Alot depends on how the DB is being used during this load. If you have got users on it then disabling the indexes is really going to p*ss them off.
Also, you skip unusable indexes at session level. What about the other sessions accessing the data?
You've not said what the source of the data is. Have you identified that it is the insert portion of the process that is definitely at fault, not the read.
I don't want to sound like I'm teaching your grandmother to suck eggs, but have you tried this out and measured the total time. I've worked on a few systems where the index rebuilds alone would take many hours. It may be that using your method the data would get in quicker, but you would be rebuilding indexes for many hours after...
Also, do you have any triggers on the tables? Can they be diabled and reenabled without affecting the integrity of the data? What happens if they are disabled and a user does somethig that would normally fire the trigger?

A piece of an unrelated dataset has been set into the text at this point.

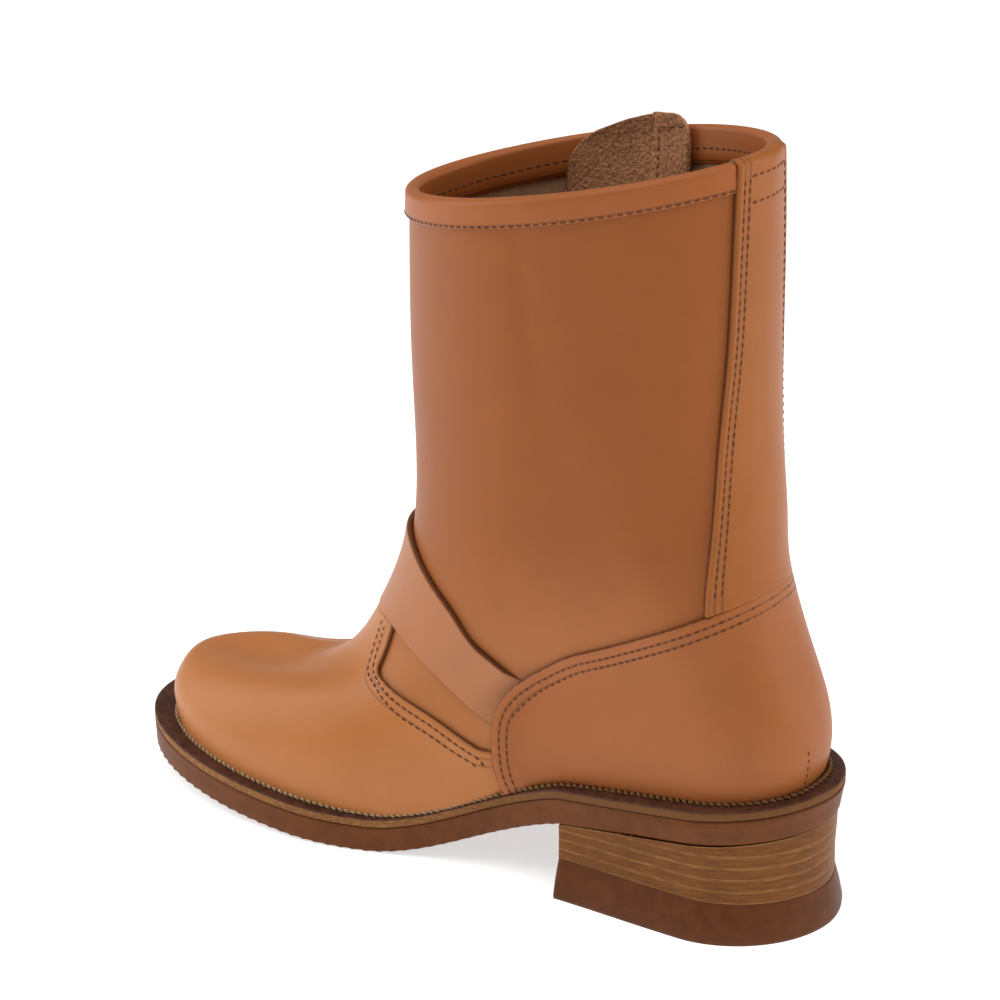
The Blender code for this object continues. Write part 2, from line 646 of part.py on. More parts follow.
def build_backstay():
    """Strip up the back seam, folded over the rim and down inside."""
    up = (BACKSTAY_FOOT, 6.1, 6.4, 6.7, 7.0, 7.3, 7.6, 8.0, 8.5, 9.1, 9.8, 10.35, 10.95, 11.5, RIM_T)
    share = np.linspace(-1, 1, 9)
    outer = []
    inner = []
    for t in up:
        half = table(BACKSTAY_HALF, t)
        outer.append(surface(t, share * half, PANEL_GAP + PANEL))
        inner.append(surface(t, share * half, PANEL_GAP))
    half = table(BACKSTAY_HALF, RIM_T)
    lining = -WALL - GAP
    inside = lining - PANEL - 0.1
    fold = ((ROLL - 0.1, 0.9, PANEL_GAP), (ROLL + 0.3, -WALL / 2, -WALL / 2),
            (ROLL - 0.1, -WALL - 0.9, lining))
    for rise, off_out, off_in in fold:
        outer.append(surface(RIM_T + rise / RIM_STEP, share * half, off_out))
        inner.append(surface(RIM_T + 0.5 / RIM_STEP, share * half, off_in))
    for drop in (0.0, BACKSTAY_INSIDE):
        outer.append(surface(RIM_T - drop / RIM_STEP, share * half, inside))
        inner.append(surface(RIM_T - drop / RIM_STEP, share * half, lining))
    return shell("backstay", np.stack(outer), np.stack(inner), "backstay")


def build_binding(name, start, end, count):
    """Rolled leather edge over the rim, from v = start to v = end."""
    v = np.linspace(start, end, count)
    low = PANEL_GAP + 0.15
    outside = low + BINDING
    lining = -WALL - PANEL_GAP
    inside = lining - BINDING + 0.1
    middle = -WALL / 2
    outer_line = ((-BINDING_DROP, outside), (0.0, outside), (ROLL - 0.6, outside - 0.6), (ROLL, middle),
                  (ROLL - 0.6, inside + 0.6), (0.0, inside), (-BINDING_DROP, inside))
    inner_line = ((-BINDING_DROP, low), (0.0, low), (0.4, low), (0.4, middle), (0.4, lining),
                  (0.0, lining), (-BINDING_DROP, lining))
    outer = np.stack([surface(RIM_T + h / RIM_STEP, v, o) for h, o in outer_line])
    inner = np.stack([surface(RIM_T + h / RIM_STEP, v, o) for h, o in inner_line])
    return shell(name, outer, inner, "binding")


def build_bindings():
    """The binding is parted by the backstay and by the slit."""
    stay = table(BACKSTAY_HALF, RIM_T) + BINDING_PART
    build_binding("binding_medial", stay, SLIT_V - SLIT_HALF, 31)
    build_binding("binding_lateral", SLIT_V + SLIT_HALF, 1.0 - stay, 10)


def build_flap():
    """Suede gusset flap behind the slit, standing off the wall at its front."""
    a = np.linspace(0, 1, 9)
    b = np.linspace(0, 1, 9)
    bb, aa = np.meshgrid(b, a, indexing="ij")
    # aa runs from the free front edge to the sewn back edge.
    corner = 0.30 * (1 - np.clip(aa / 0.22, 0, 1)) ** 2 + 0.12 * np.clip((aa - 0.86) / 0.14, 0, 1) ** 2
    top = RIM_T + FLAP_RISE / RIM_STEP - corner
    tt = FLAP_BOTTOM + (top - FLAP_BOTTOM) * bb
    vv = FLAP_FRONT + (FLAP_BACK - FLAP_FRONT) * aa
    stand = -WALL - FLAP_STAND - FLAP_LEAN * (1 - smooth(aa / 0.7)) * bb
    return shell("gusset_flap", surface(tt, vv, stand), surface(tt, vv, stand - FLAP), "suede")


def collar_place(u, w):
    """(t, v) on the collar strap: u from 0 front to 1 back on the lateral side."""
    u = np.asarray(u, float)
    v = COLLAR_STRAP_START + COLLAR_STRAP_TURN * u
    return COLLAR_STRAP_T + COLLAR_STRAP_HALF * (2 * np.asarray(w, float) - 1), v


def collar_rise(u):
    """Underside of the collar strap: up over the buckle's bar, then down on its anchor."""
    return lift_line(u, 0.46, 0.60, STRAP_LOW, 4.2) - lift_line(u, 0.66, 0.80, 0.0, 1.1)


def instep_rise(u):
    """Underside of the instep strap, as for the collar strap."""
    return lift_line(u, 0.745, 0.800, STRAP_LOW, 4.2) - lift_line(u, 0.830, 0.88, 0.0, 1.1)


def build_straps():
    """Two straps, each with its buckle and the short anchor strap that holds the buckle."""
    w = np.linspace(0.06, 0.94, 5)
    u = np.concatenate([np.linspace(0.004, 0.72, 27), [0.748, 0.772, 0.795, 0.82, 0.845, 0.87, 0.90]])
    build_strap("instep_strap", strap_place, u, 27, instep_rise, "strap")
    buckle("instep", strap_place, 0.820, 0.726, 0.757, 2.7, 0.115)
    uu, ww = np.meshgrid(np.linspace(0.842, 0.994, 8), w, indexing="ij")
    shell("instep_anchor", band_point(strap_place, uu, ww, STRAP_LOW + ANCHOR),
          band_point(strap_place, uu, ww, STRAP_LOW), "strap")
    u = np.concatenate([np.linspace(0, 0.40, 9), [0.45, 0.485, 0.535, 0.59, 0.65, 0.71, 0.79, 0.87]])
    build_strap("collar_strap", collar_place, u, 10, collar_rise, "strap")
    buckle("collar", collar_place, 0.630, 0.430, 0.515, 1.9, 0.10)
    uu, ww = np.meshgrid(np.linspace(0.660, 1.0, 7), w, indexing="ij")
    shell("collar_anchor", band_point(collar_place, uu, ww, STRAP_LOW + ANCHOR),
          band_point(collar_place, uu, ww, STRAP_LOW), "strap")


def build_insole():
    """Insole board inside the upper, on the outsole."""
    v = np.linspace(0, 0.5, 200)
    left = surface(0.0, v, -WALL - 0.7)
    right = surface(0.0, 1 - v, -WALL - 0.7)
    rows = sole_rows()
    first = max(left[0, 1], right[0, 1])
    last = min(left[-1, 1], right[-1, 1])
    s = np.unique(np.concatenate([[first], rows[(rows > first + 1.5) & (rows < last - 1.5)], [last]]))
    x_left = np.interp(s, left[:, 1], left[:, 0])
    x_right = np.interp(s, right[:, 1], right[:, 0])
    height = sole_under(s) + SOLE_THICK
    top = (x_left, x_right, s, height + GAP + WELT_THICK + INSOLE_TOP)
    under = (x_left, x_right, s, height + GAP)
    return slab("insole", s, top, under, 3, "insole")


def make_material(name, colour, rough, metal=0.0):
    mat = bpy.data.materials.new(name)
    mat.use_nodes = True
    node = mat.node_tree.nodes["Principled BSDF"]
    node.inputs["Base Color"].default_value = (*colour, 1.0)
    node.inputs["Roughness"].default_value = rough
    node.inputs["Metallic"].default_value = metal
    return mat


for old in list(bpy.data.objects):
    bpy.data.objects.remove(old, do_unlink=True)

BOOT = bpy.data.collections.new("engineer_boot")
bpy.context.scene.collection.children.link(BOOT)

MATERIALS = {
    "upper": make_material("upper", (0.46, 0.20, 0.09), 0.5),
    "vamp": make_material("vamp", (0.53, 0.25, 0.11), 0.45),
    "counter": make_material("counter", (0.50, 0.22, 0.10), 0.5),
    "backstay": make_material("backstay", (0.46, 0.19, 0.09), 0.5),
    "binding": make_material("binding", (0.47, 0.20, 0.10), 0.5),
    "strap": make_material("strap", (0.50, 0.23, 0.11), 0.5),
    "suede": make_material("suede", (0.30, 0.17, 0.10), 0.9),
    "insole": make_material("insole", (0.50, 0.30, 0.17), 0.7),
    "welt": make_material("welt", (0.16, 0.08, 0.05), 0.5),
    "outsole": make_material("outsole", (0.14, 0.06, 0.03), 0.6),
    "heel_stack": make_material("heel_stack", (0.20, 0.10, 0.04), 0.5),
    "heel_rubber": make_material("heel_rubber", (0.13, 0.05, 0.03), 0.6),
    "metal": make_material("metal", (0.62, 0.50, 0.30), 0.3, 1.0),
}

build_outsole()
build_welt()
build_heel()
build_insole()
build_upper()
build_counter()
build_vamp()
build_backstay()
build_bindings()
build_flap()
build_straps()
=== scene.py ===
# Engineer boot, right foot: the finished look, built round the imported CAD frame.
# Lengths are in millimetres until a mesh is made. s runs along the foot from the back of
# the outsole, x is across (medial is negative) and z is up.

import math

import bpy
import numpy as np
from mathutils import Matrix, Vector


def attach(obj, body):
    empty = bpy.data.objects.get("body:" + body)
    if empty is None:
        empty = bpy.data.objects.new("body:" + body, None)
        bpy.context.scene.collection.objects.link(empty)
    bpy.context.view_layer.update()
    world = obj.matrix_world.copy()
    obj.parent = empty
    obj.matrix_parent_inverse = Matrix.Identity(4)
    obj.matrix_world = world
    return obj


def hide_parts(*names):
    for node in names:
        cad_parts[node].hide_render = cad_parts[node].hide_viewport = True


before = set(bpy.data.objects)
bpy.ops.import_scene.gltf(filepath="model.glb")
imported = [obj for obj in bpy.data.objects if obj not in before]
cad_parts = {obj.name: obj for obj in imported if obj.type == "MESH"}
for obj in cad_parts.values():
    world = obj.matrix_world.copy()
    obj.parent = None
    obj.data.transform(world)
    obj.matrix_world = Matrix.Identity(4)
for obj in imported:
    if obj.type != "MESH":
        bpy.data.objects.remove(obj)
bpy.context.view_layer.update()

MM = 0.001
RNG = np.random.default_rng(7)

# Outsole plan, as in the part's source
LENGTH = 300.0
HEEL_HALF = 36.5
HEEL_STATION = 42.0
WAIST_MEDIAL = 33.6
WAIST_LATERAL = 36.0
WAIST_STATION = 122.0
BALL_MEDIAL = 51.8
BALL_MEDIAL_STATION = 209.0
BALL_LATERAL = 53.0
BALL_LATERAL_STATION = 190.0
HEEL_ROUND = 1.9
TOE_ROUND = 2.12
TOE_IN = 2.6

# Sole heights
SOLE_THICK = 10.4
WELT_THICK = 3.6
BREAST_S = 95.4
BREAST_Z = 28.5
BACK_Z = 41.4
SHANK_SLOPE = -0.28
FLAT_START = 176.0
FLAT_END = 181.0
TOE_SPRING = 10.0
TOE_CURVE = 1.5
SOLE_BEVEL = 1.6

# Heel: a rubber top lift below five leather lifts, the last one a wedge; JOIN is half a joint
TOP_LIFT = 14.8
LIFT_FRONT = 3.9
LIFT_BACK = 4.6
WEDGE_FRONT = 66.0
HEEL_BOTTOM_HALF = 39.6
HEEL_WAIST_HALF = 35.4
HEEL_BACK_BOTTOM = 0.8
HEEL_BACK_WAIST = 3.6
HEEL_FOOT = 3.0
HEEL_WAIST_TOP = 24.0
HEEL_WAIST_IN = 0.3
HEEL_SEAT_IN = 1.4
HEEL_SEAT_BACK = 2.2
HEEL_BREAST_IN = 1.2
JOIN = 0.03

# Leather and clearances
GAP = 0.3
WALL = 2.2
PANEL = 2.1
BINDING_DROP = 9.0
ROLL = 2.0
STRAP = 2.6
STRAP_LOW = 0.85
STRAP_REST = 0.3
STRAP_THIN = 2.3
ANCHOR = 1.8
FLAP = 1.8
WIRE = 1.4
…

If possible I try to leave the schema alone during data loads. My approach is, if the system can't deal with the data loads using "normal" methods, I've probably got the system design wrong, but there are always exceptions ;-)
Cheers
Tim...
Thanks for the reply Tim,
We're planning to have the system "to ourselves" for this process so there should be no other sessions accessing the data (its a one off data conversion). I've yet to see the breakdown of timings of the last attempt (80 hrs!) but was just thinking of a high level process that we could benchmark against the current method. The data is initally loaded into staging tables then inserted into the application tables using direct insert.